One of the worst arguments I have ever heard against the case of climate change was argued by a colleague when I used to work for Apple. My colleague genuinely believed that climate change was merely a “theory” and cannot be proved. However, I counter argued that as climate change appears to be a gradual process over a period of decades as oppose to the immediate and visual impact that the Tsunami or an earthquake, as the recent one in Haiti can have, many tend to be dismissive of its importance as an issue, but nonetheless, the importance of climate change cannot be understated.

We are pumping tens of millions of cubic tons of carbon dioxide into the atmosphere and this will continue to grow due to the unrestricted burning of fossil fuels and unless the worst polluting nations in the world curtail their actions then generations to come will have to deal with the receding rivers in densely populated areas and rising water levels due to the melting ice glaciers. Sir David King, Tony Blair’s once chief scientific advisor commented that; “Greenland’s [ice glaciers] melting will cause us to re-draw the map of the world”.

Indeed, climate change is having the same impact on human suffering as a conventional war would traditionally have had. Tens of thousands of lives are being lost every year due to erratic weather patterns and mass displacement is disrupting the lives of millions across the globe. This has been witnessed in New Orleans in the aftermath of Hurricane Katrina in the summer of 2006, which had also caused billions of dollars worth of damage. It is also worth noting that due to the sheer size and capacity of the United States military, only the environment is capable of committing damage of this magnitude on American soil. So surely it would be essential for the United States to accept that the environment poses a legitimate security threat to its national interests?
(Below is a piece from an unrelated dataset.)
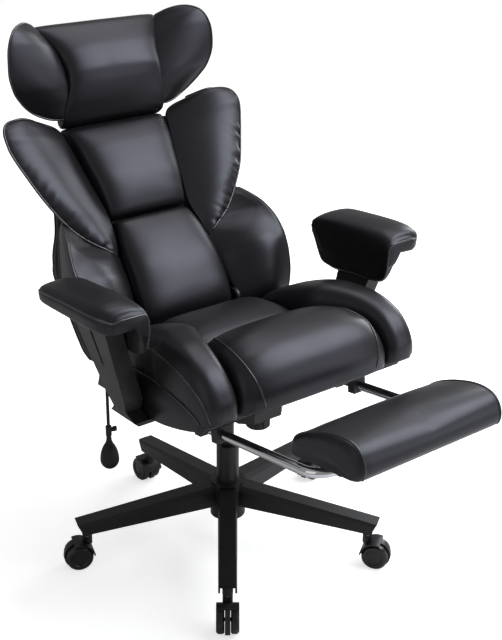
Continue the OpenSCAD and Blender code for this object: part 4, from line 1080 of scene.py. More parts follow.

However, due to the American economy being tied to its automobile and aviation industry ‘fears’ of China taking control of American dominated markets action on climate change may not become a reality due to heavy lobbying by groups with enormous financial muscle.

But what if the environment, climate change and resource scarcity was seen to be a genuine security threat by the international community?

I would argue that multilateral action throughout the world would become a reality, as many states would work together to tackle a common problem.

This was seen in the wake of the Tsunami crisis, when many states pledged financial and/or emergency assistance. Financial pledges rose to more than $2.7 billion dollars in what became the most impressive international response ever to a natural disaster, only to be eclipsed by the response to the devastation unfolding in Haiti.

Multilateral action could become the norm if the security field were to undertake an overhaul. Instead of focusing on issues that may have had greater resonance in a bygone era, the theorists within the security field should accept that in the modern world non-military threats, such as climate change and resource scarcity, may pose a greater danger to population centres around the globe.



[1] Sharon, Ariel. Warrior. (New York, Simon & Schuster: 2001) pp: 182.

[2] Huxley, Tim. ‘The Tsunami and Security: Asia’s 9/11?’ Survival. Vol. 47. No. 1 (2005) pp: 123.